Digital Media assistant professor Chris Le Dantec and PhD student Mariam Asad teamed up with the City of Atlanta and the College of Engineering to create Cycle Atlanta, an app that tracks cyclists’ routes around the city. These routes are uploaded to a database and used by Atlanta’s city government to gather information on cyclists’ routes and habits so that they can improve the city’s bicycle routes.
“One of the main reasons people don’t frequently cycle is a lack of safe infrastructure– dedicated bicycle routes, roads with bicycle lanes and other designated bicycle facilities,” says Le Dantec. “The city has a desire to put proper infrastructure in place but needs better information from citizens about where they currently ride and would like to cycle.”

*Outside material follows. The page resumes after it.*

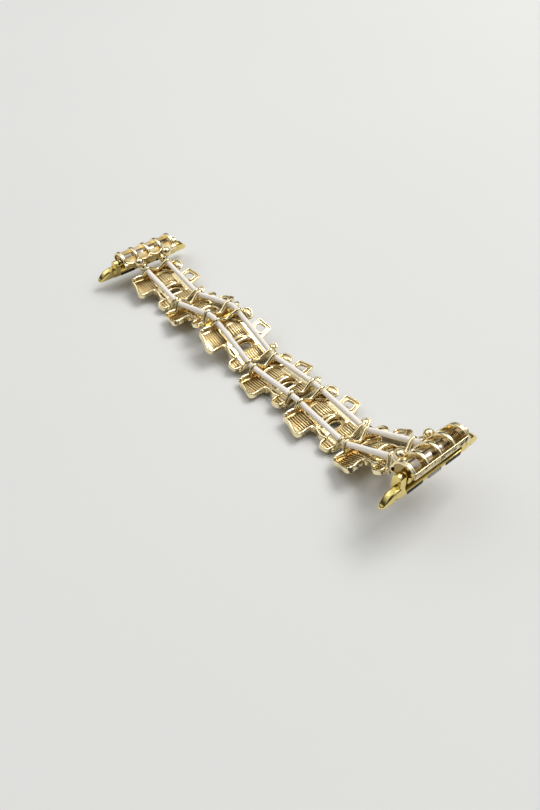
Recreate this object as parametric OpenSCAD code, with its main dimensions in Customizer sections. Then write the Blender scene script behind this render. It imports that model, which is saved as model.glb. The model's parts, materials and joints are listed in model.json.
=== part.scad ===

Launched last month, the app currently already has hundreds of users and millions of datapoints. Le Dantec says that the development team is still working on additional features for the app, including allowing cyclists to designate certain points in routes as “red flags.” These red flags indicate that there is something problematic at this spot, whether it’s a signal that’s not working properly or a storm grate positioned the wrong way so that it eats bicycle tires. This information will be invaluable to the City of Atlanta transportation planners who can be alerted to these problems directly by cyclists.
Cycle Atlanta exemplifies the Digital Media Program’s involvement in civic media, using computational media to engage individuals of a community with each other. The app directly connects Atlanta cyclists with the city government creating civic engagement within the community, expediting communication between the two groups and thus producing constructive action to improve the city as a whole.